▶ [SOURCE RECORDS]
[start]
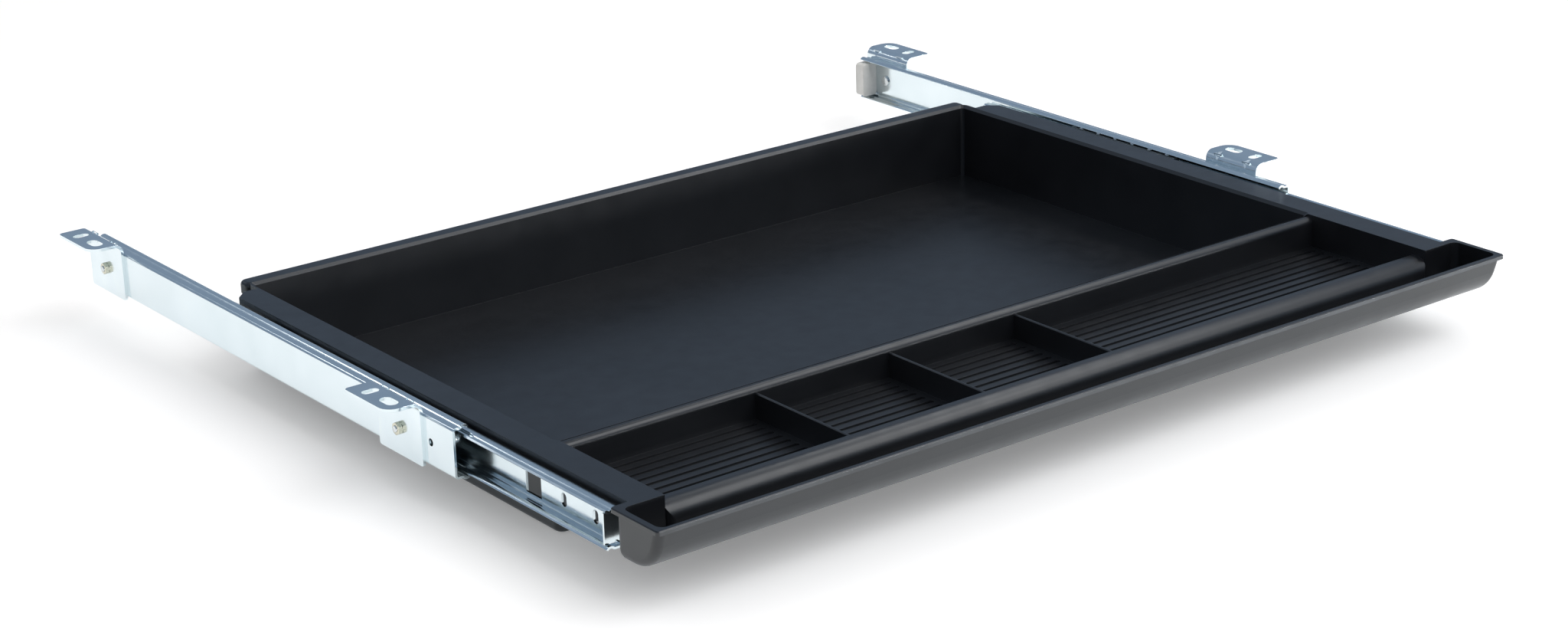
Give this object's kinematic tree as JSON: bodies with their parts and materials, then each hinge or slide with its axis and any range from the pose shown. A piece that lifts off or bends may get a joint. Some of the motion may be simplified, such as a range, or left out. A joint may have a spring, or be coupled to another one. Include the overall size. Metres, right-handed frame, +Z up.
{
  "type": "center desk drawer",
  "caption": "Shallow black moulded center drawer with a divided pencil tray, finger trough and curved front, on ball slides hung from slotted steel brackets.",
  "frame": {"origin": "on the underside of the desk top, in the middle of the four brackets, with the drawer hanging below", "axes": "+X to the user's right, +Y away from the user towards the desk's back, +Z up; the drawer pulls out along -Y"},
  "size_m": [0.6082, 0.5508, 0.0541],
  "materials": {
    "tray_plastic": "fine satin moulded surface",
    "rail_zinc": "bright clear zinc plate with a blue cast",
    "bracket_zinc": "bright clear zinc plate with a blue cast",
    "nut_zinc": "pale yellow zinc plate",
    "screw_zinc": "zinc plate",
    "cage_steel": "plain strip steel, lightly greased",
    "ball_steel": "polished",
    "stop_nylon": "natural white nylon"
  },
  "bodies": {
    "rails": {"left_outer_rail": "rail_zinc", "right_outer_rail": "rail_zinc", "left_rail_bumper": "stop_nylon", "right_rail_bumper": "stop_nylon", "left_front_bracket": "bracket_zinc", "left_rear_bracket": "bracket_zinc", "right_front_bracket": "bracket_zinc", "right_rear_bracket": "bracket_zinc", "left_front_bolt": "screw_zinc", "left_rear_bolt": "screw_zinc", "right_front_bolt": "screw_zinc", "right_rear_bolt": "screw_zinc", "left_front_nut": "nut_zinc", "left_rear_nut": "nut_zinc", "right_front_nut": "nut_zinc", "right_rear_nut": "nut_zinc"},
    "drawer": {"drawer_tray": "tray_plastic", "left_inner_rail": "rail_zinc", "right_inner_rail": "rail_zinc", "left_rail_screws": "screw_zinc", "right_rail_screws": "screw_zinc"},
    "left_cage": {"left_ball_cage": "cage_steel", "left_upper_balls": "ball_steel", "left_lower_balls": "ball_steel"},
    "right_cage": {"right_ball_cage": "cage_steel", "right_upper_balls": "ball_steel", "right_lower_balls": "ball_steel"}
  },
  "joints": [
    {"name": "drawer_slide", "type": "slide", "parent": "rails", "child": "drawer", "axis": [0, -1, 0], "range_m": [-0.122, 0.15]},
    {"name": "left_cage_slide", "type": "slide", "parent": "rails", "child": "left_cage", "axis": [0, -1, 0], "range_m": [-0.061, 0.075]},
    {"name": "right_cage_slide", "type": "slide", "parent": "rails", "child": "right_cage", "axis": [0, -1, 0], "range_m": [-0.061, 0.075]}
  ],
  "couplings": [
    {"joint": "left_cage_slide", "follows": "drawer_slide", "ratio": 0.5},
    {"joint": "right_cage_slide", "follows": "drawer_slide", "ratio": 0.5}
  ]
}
[end]
[start]
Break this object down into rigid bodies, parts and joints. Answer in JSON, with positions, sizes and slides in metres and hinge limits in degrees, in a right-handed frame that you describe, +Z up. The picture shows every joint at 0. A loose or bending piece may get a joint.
[end]
[start]
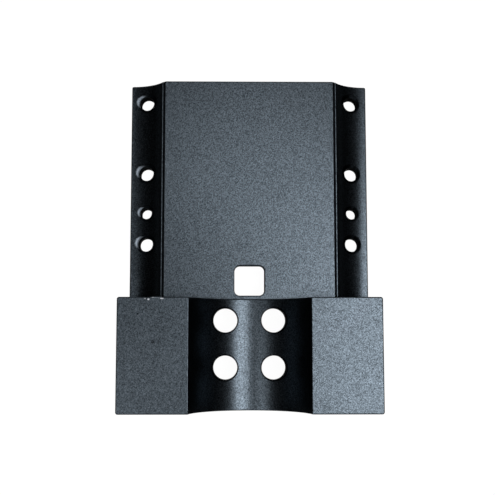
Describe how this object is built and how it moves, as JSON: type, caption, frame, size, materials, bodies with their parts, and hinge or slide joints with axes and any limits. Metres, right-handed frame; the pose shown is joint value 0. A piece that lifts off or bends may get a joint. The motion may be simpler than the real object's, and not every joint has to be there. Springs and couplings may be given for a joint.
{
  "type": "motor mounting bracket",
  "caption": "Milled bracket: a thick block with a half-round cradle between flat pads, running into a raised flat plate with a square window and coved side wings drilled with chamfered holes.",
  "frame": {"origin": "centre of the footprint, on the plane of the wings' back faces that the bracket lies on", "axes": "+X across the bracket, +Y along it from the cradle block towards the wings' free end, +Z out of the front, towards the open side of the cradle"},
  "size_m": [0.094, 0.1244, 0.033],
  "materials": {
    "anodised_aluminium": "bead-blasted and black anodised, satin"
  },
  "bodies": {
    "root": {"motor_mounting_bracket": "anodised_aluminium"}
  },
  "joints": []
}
[end]
▶ [EXERCISE REQUIREMENTS] Each line that holds the word "type" is to be copied.

▶ [SOLUTION FOR THIS PROBLEM]
  "type": "center desk drawer",
    {"name": "drawer_slide", "type": "slide", "parent": "rails", "child": "drawer", "axis": [0, -1, 0], "range_m": [-0.122, 0.15]},
    {"name": "left_cage_slide", "type": "slide", "parent": "rails", "child": "left_cage", "axis": [0, -1, 0], "range_m": [-0.061, 0.075]},
    {"name": "right_cage_slide", "type": "slide", "parent": "rails", "child": "right_cage", "axis": [0, -1, 0], "range_m": [-0.061, 0.075]}
Describe how this object is built and how it moves, as JSON: type, caption, frame, size, materials, bodies with their parts, and hinge or slide joints with axes and any limits. Metres, right-handed frame; the pose shown is joint value 0. A piece that lifts off or bends may get a joint. The motion may be simpler than the real object's, and not every joint has to be there. Springs and couplings may be given for a joint.
  "type": "motor mounting bracket",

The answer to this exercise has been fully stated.